Unaffiliated voters will be able to participate in Colorado’s primaries in June after a federal judge dismissed a lawsuit from Republicans seeking to prevent the group from voting.

“If plaintiffs did have standing to bring their claims, they have not demonstrated that their claims warrant the extraordinary relief they seek,” U.S. District Judge John Kane wrote in his opinion issued Friday.

The lawsuit, filed by five Republicans including U.S. Senate candidate state Rep. Ron Hanks and congressional candidate Laurel Imer, sought to overturn Proposition 108. Voters approved that measure in 2016 to allow unaffiliated voters, the largest voting bloc in the state, to participate in party primaries.

The other plaintiffs were La Plata County Republican Chairman Dave Peters, Adams County Republican Chairwoman JoAnn Windholz and Casper Stockham, the 2020 Republican nominee in the 7th Congressional District. The People for Association Rights and Bi-Partisan Limited Elections, or PARABLE, was also listed as a plaintiff. They were represented by conservative lawyer and talk radio host Randy Corporon and John Eastman, the controversial lawyer who advised former President Donald Trump on how to overturn the 2020 presidential election.

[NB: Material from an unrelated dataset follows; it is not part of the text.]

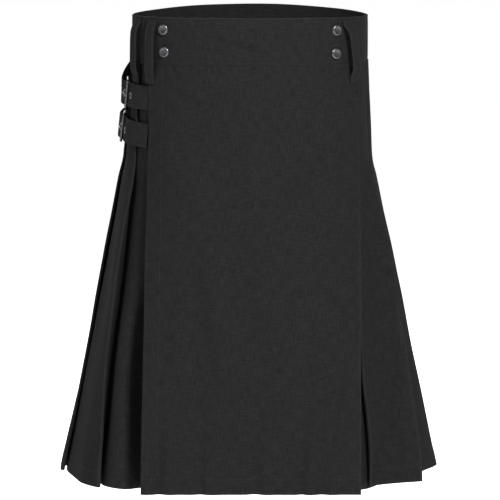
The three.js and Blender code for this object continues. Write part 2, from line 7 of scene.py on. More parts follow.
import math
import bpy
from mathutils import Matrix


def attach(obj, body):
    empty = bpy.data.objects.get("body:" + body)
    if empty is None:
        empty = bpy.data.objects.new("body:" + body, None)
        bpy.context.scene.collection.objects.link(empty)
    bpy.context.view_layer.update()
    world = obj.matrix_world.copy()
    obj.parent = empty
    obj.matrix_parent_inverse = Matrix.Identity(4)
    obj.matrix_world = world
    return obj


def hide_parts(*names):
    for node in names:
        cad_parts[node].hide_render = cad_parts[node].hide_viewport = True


bl_info = {
    "name": "Pleated Utility Kilt",
    "version": (1, 0, 0),
    "blender": (4, 5, 0),
    "location": "3D View > Sidebar > Kilt",
    "description": "Dresses the packed kilt frame with cloth, sewing and metal, and sets the studio",
    "category": "Object",
}

import bpy
import numpy as np
from mathutils import Vector

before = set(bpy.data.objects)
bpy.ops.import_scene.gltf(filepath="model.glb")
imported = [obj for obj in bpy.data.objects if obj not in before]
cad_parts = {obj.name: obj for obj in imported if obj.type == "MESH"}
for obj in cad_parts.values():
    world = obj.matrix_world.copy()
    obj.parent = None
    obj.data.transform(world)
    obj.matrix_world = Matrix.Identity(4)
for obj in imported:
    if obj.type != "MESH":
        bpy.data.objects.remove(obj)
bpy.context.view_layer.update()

MM = 0.001
BODY_NAME = "root"

# Driving sizes, the same as the frame's.
RIM_Z = 30.0
BAND_BOTTOM_Z = -31.6
WAIST_A, WAIST_B = 152.5, 105.5
BAND_THICK = 2.6
BAND_LAP = 3.2
LAP_LEFT_X = -132.0
LAP_RIGHT_X = 96.0
LAYER = 2.2
HEM = 610.0
STITCHED = 185.0
HEM_FRONT_Y = -150.0
BAND_DEPTH = 61.0

# The body by depth under the rim: the oval's half axes and middle, how far the front apron stands
# over it, how far the ridges kick out, how open the pleats are, how far the apron hangs flat, and
# the X of the apron's two edges, of the first and last folds and of the panel behind the apron.
BODY_COLUMNS = (
    "depth", "a", "b", "midY", "midX", "over", "kick",
    "open", "hang", "edgeL", "edgeR", "fold1", "fold12", "panel",
)
BODY = np.array([
    [61, 152.4, 105.5, 0, 0, 3.2, 2.2, 0, 0, -132, 136.2, 149, -144.5, 138.9],
    [84, 153.4, 108.5, 0.8, 0, 6.2, 2.2, 0, 0, -131, 136.8, 149.6, -145, 139.4],
    [100, 154.2, 110.5, 1.5, 0, 6.3, 2.2, 0, 0, -130.5, 137.5, 150.5, -146, 139.8],
    [140, 157, 115.5, 3, -1.5, 6.4, 2.2, 0, 0, -130.5, 139.3, 152.5, -147.5, 141.3],
    [185, 160.8, 121, 5, -2.8, 6.8, 2.2, 0, 0.03, -131.8, 140.2, 155, -149.5, 141.6],
    [215, 163.4, 124.5, 7, -2.7, 6.8, 7, 0.15, 0.075, -132.9, 140.8, 161.5, -152.8, 142.2],
    [260, 167.4, 130, 10.5, -2.6, 7, 12, 0.35, 0.145, -133.7, 141.6, 174, -161.5, 143],
    [320, 175.4, 138, 15, -2, 7, 17, 0.55, 0.26, -135.4, 142.4, 188.9, -171.3, 143.8],
    [390, 186.9, 147.5, 19.5, -1.3, 7, 19, 0.72, 0.415, -135.9, 142.7, 198, -180, 144.2],
    [460, 199.9, 157, 24.5, -1, 7, 19, 0.84, 0.59, -137.3, 142.6, 208.3, -188, 146.6],
    [530, 215.4, 167, 29.5, -0.5, 7, 18, 0.93, 0.78, -139.3, 142.6, 218, -192.2, 153.3],
    [580, 226.9, 174, 33, -1, 7, 17, 0.98, 0.92, -140.4, 142.6, 224.5, -195, 156.7],
    [610, 234.4, 178, 35, -0.7, 7, 16, 1, 1, -140.8, 142.6, 225.8, -196.5, 157.4],
])
# Each pleat: its ridge's bearing under the band and at the hem, its kick at mid height and low down,
# where the next face and its own lie at the hem, and its hidden depth under the band and at the hem.
# The inverted fold and the last one stand at X values of the body instead of bearings.
NONE = float("nan")
PLEAT_COLUMNS = ("top", "hem", "mid", "low", "valley", "face", "under_top", "under_hem")
PLEATS = [dict(zip(PLEAT_COLUMNS, row)) for row in (
    (NONE, NONE, 1.55, 1.55, 0, 3, 8, 26),
    (7.8, 5, 1.05, 1.12, -3, 1, 27, 30),
    (29.8, 28, 0.9, 0.92, -7, -1, 28, 31),
    (49.8, 49.5, 1.02, 1.12, -8, -1, 28, 30),
    (68.1, 69, 0.95, 0.84, -6, -1.5, 28, 29),
    (85.6, 88.5, 1.05, 1.05, -8, -2, 28, 31),
    (102.9, 107, 0.95, 1.14, -7, -1, 28, 30),
    (120.7, 126.5, 1, 0.88, -6, 0, 28, 29),
    (139.8, 146.5, 0.96, 1.1, -8, -1, 28, 31),
    (160.8, 167.5, 1, 1, -7, -1, 28, 30),
    (180.5, 186, 0.95, 1.07, -5, NONE, 26, 30),
    (NONE, NONE, 1.6, 1.9, NONE, 24, 20, 33),
)]
LAST_PLEAT = len(PLEATS) - 1


# Shapes as arrays

def mix(p, q, k):
    """From p to q by the share k."""
    return p + (q - p) * k


def smooth(k):
    """A share from 0 to 1, eased at both ends."""
    k = np.clip(k, 0.0, 1.0)
    return k * k * (3 - 2 * k)


def unit(v):
    """Vectors of length one."""
    return v / np.maximum(np.linalg.norm(v, axis=-1, keepdims=True), 1e-12)


def run_of(line):
    """The length along a line of points up to each of them."""
    steps = np.linalg.norm(np.diff(line, axis=0), axis=-1)
    return np.concatenate([[0], np.cumsum(steps)])


def through(xs, ys, x):
    """A cubic curve through the points (xs, ys) that never overshoots: at each point its slope is
    the weighted harmonic mean of the slopes either side, or none where they differ in sign."""
    h = np.diff(xs)
    slope = np.diff(ys) / h
    before, after = slope[:-1], slope[1:]
    w1, w2 = 2 * h[1:] + h[:-1], h[1:] + 2 * h[:-1]
    same = before * after > 0
    safe_before = np.where(same, before, 1.0)
    safe_after = np.where(same, after, 1.0)
    inner = np.where(same, (w1 + w2) / (w1 / safe_before + w2 / safe_after), 0.0)
    m = np.concatenate([[slope[0]], inner, [slope[-1]]])
    x = np.clip(np.asarray(x, float), xs[0], xs[-1])
    k = np.clip(np.searchsorted(xs, x, side="right") - 1, 0, len(xs) - 2)
    t = (x - xs[k]) / h[k]
    t2, t3 = t * t, t * t * t
    start = (2 * t3 - 3 * t2 + 1) * ys[k] + (t3 - 2 * t2 + t) * h[k] * m[k]
    end = (3 * t2 - 2 * t3) * ys[k + 1] + (t3 - t2) * h[k] * m[k + 1]
    return start + end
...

The plaintiffs argued that the measure infringes on their First Amendment freedom of speech and association rights by allowing non-Republicans to interfere with the party candidate selection process. They also claimed that it infringes on the equal protection clause guaranteed by the Fourteenth Amendment.

“Like Don Quixote, Plaintiffs are self-appointed heroes, defending the rights of their party by going to battle against the allegedly insurmountable obstacle of a three-fourths majority that compels a form of diluted political speech. They have overstepped their bounds,” Kane wrote. “By selecting its preferred candidate for the general election — the standard bearer — it is the party that is speaking as a single entity and not the cacophonous declarations of each of its registered members, simultaneously expressing their individual preferences.”

Kane asserted that there is no constitutional right to a closed primary election.

“A member of a political party suffers no constitutional injury when denied the preferred method for selecting his party’s nomination of a candidate for office,” he wrote.

“Given the large size of the (Colorado Republican Party), there is no method that would appease each individual member. Even so, individual party members may see their preferred candidate selected through a disfavored nomination selection method, just as they might see their preferred candidate selected in a semi-open primary when that candidate did not receive a plurality of party member votes.”

Kane sided with the state’s attorneys, so the measure will remain intact and unaffiliated voters can vote in a partisan primary on June 28.

As of March, there were 1,071,014 active Democratic voters, 956,734 Republicans and 1,669,365 unaffiliated voters, according to the Secretary of State’s office.